The problem of press movement and color contamination is exactly the same for natural and created shadows. I will work in RGB and convert to CMYK at the end only if I do a jewelry retouch of pieces shot within an environment. In that case, everything is four color-the shadows and whatever they fall on.
Shadows that vignette softly onto white can very easily appear to shift in color with only a small variation in the 4/C numbers. One errant shadow living on it's own may be acceptable, but imagine an entire catalog with small variations in shadow color! A heavy GCR will help, but black only will prevent that from happening.
A black only sep in silvers and diamonds, as Chris said, will look flat, weak and "warm". Those neutrals need a little cyan, at the least. Black on it's own doesn't have enough density on a coated sheet.

I really appreciate everyone attending the show, asking questions during it, and providing feedback here in the forum. It's satisfying to share my little knowledge with people who are interested in learning!

-Steve

Flashtones 11-15-2009 10:08 AM

Re: RetouchPRO LIVE with Steve Koshlap
 
Quote:

Originally Posted by twopoint0 (Post 249490)
The problem of press movement and color contamination is exactly the same for natural and created shadows.

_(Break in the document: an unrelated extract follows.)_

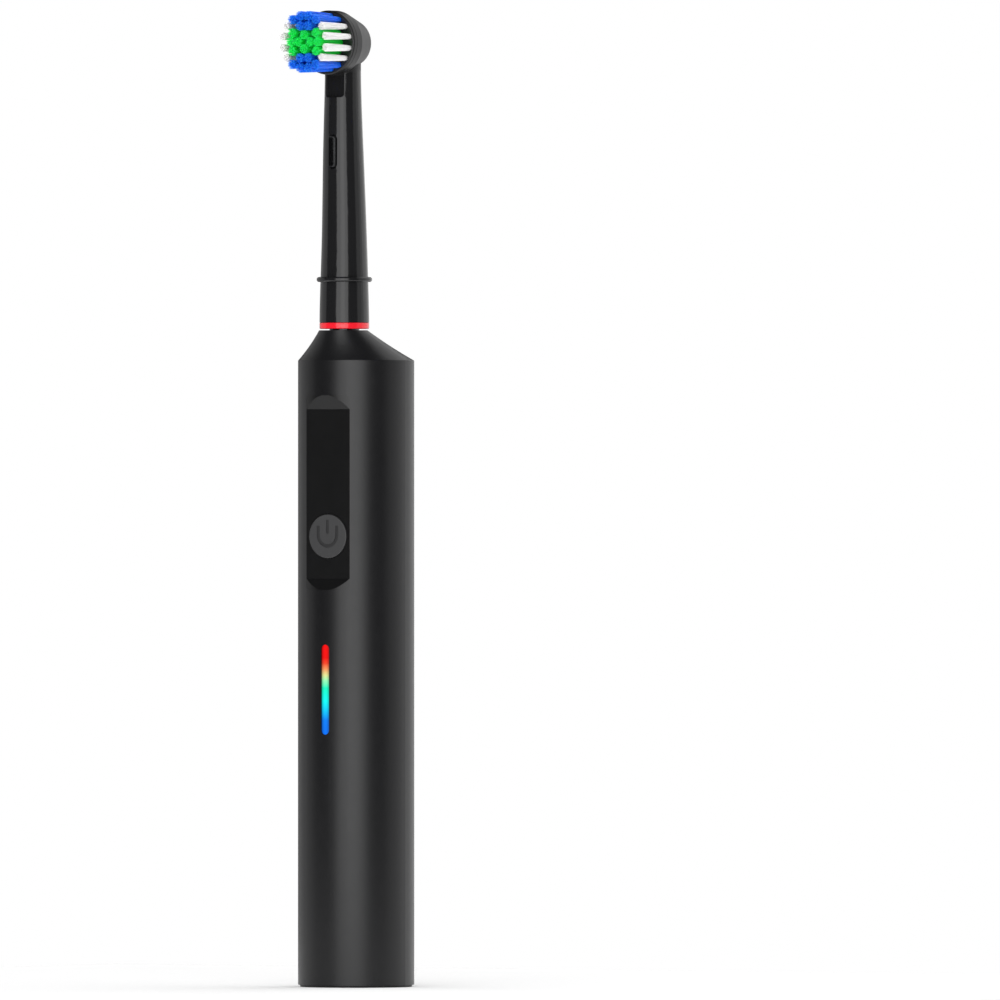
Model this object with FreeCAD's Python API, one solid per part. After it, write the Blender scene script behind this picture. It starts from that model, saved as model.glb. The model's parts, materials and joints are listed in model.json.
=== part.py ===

Ah, that was my point of confusion. The rest makes sense now.

Is there any advantage to a CMKY workflow with a late conversion to RGB if RGB is your eventual destination, like for web or lamda prints?

Thanks again for sharing the knowledge.

twopoint0 11-15-2009 10:24 AM

Re: RetouchPRO LIVE with Steve Koshlap
 
Quote:

Originally Posted by Flashtones (Post 249491)
Ah, that was my point of confusion. The rest makes sense now.

Is there any advantage to a CMKY workflow with a late conversion to RGB if RGB is your eventual destination, like for web or lamda prints?

Thanks again for sharing the knowledge.

The only reason I can think of, would be the need to work the file in CMYK/Black only shadows, then re-purpose it for an RGB application. The CMYK color gamut is much smaller than most RGB spaces, which means you'll probably be giving up some nice saturated colors, but at least the printed piece and the lambda will look the same.